Contexte plus large : le paysage évolutif d'Ethereum

Malgré les défis auxquels sont confrontés certains Layer 2, l'infrastructure sous-jacente d'Ethereum continue d'évoluer avec des mises à niveau significatives visant à améliorer l'évolutivité et l'efficacité. La mise à niveau Pectra en mai 2025 a rationalisé les opérations des validateurs en augmentant la mise maximale à 2 048 ETH. La prochaine mise à niveau Fusaka, prévue pour novembre 2025, vise à consolider davantage la position d'Ethereum en tant qu'infrastructure évolutive et décentralisée. Cette mise à niveau inclut PeerDAS pour une disponibilité efficace des données, les Verkle Trees pour une vérification plus rapide des blocs, et l'Enhanced EVM Object Format (EOF) pour un déploiement amélioré des contrats intelligents. Ces mises à niveau combinées devraient permettre à Ethereum de traiter jusqu'à 100 000 transactions par seconde (TPS) via des solutions Layer 2 et de réduire considérablement les frais de gaz de 53 %.

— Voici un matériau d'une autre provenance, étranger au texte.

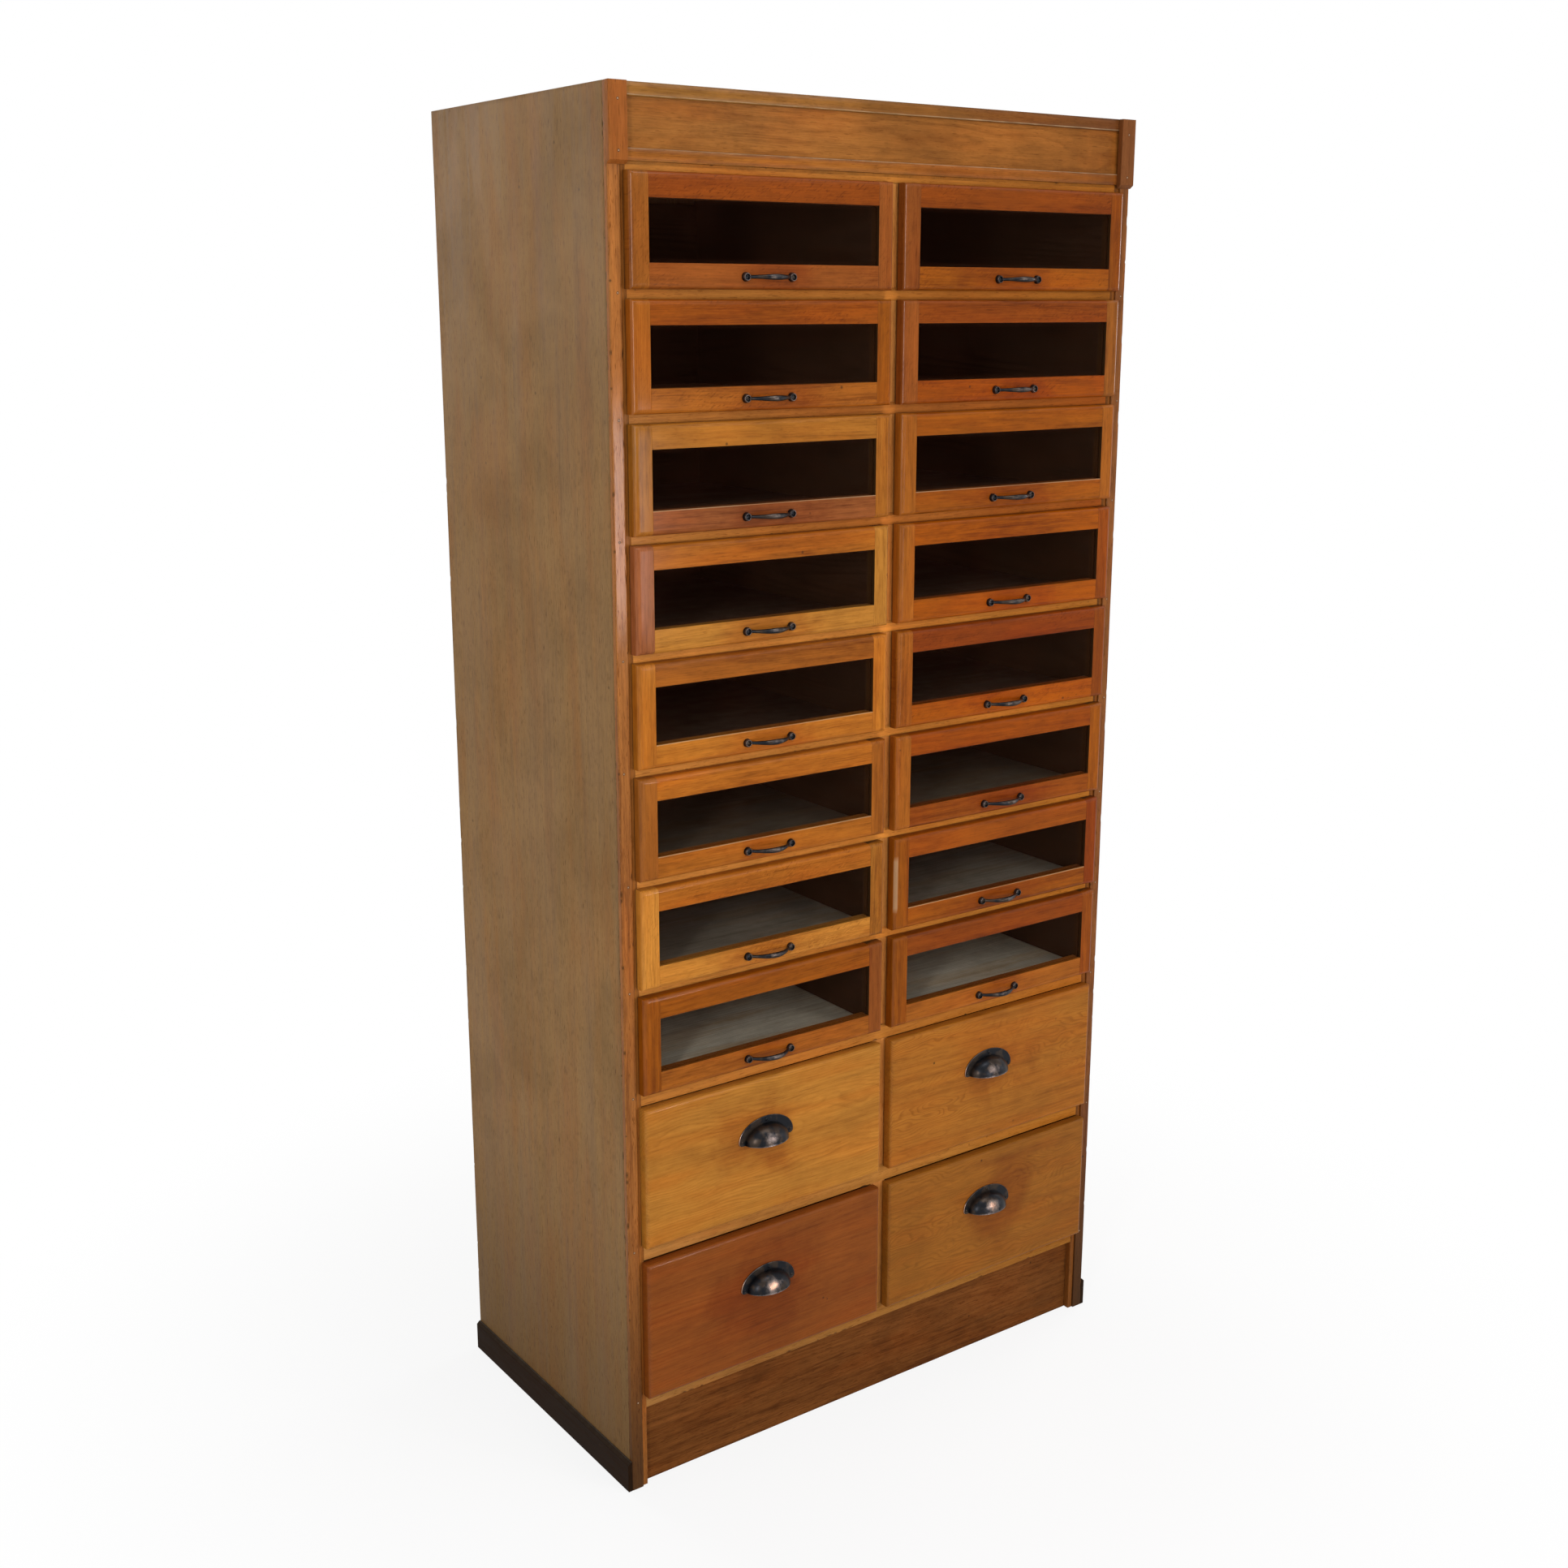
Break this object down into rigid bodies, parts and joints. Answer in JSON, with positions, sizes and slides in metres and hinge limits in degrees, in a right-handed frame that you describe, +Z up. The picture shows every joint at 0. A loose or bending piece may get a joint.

Bien que ces mises à niveau d'Ethereum soient destinées à renforcer l'ensemble de l'écosystème, elles exercent également une pression sur les Layer 2 existants pour qu'ils se différencient réellement et justifient leur existence au-delà de la simple héritage de la sécurité d'Ethereum. Le récit suggère que se fier uniquement à l'héritage de la sécurité d'Ethereum pourrait ne pas suffire à soutenir leurs écosystèmes, les poussant vers une plus grande spécialisation ou des modèles de décentralisation plus robustes.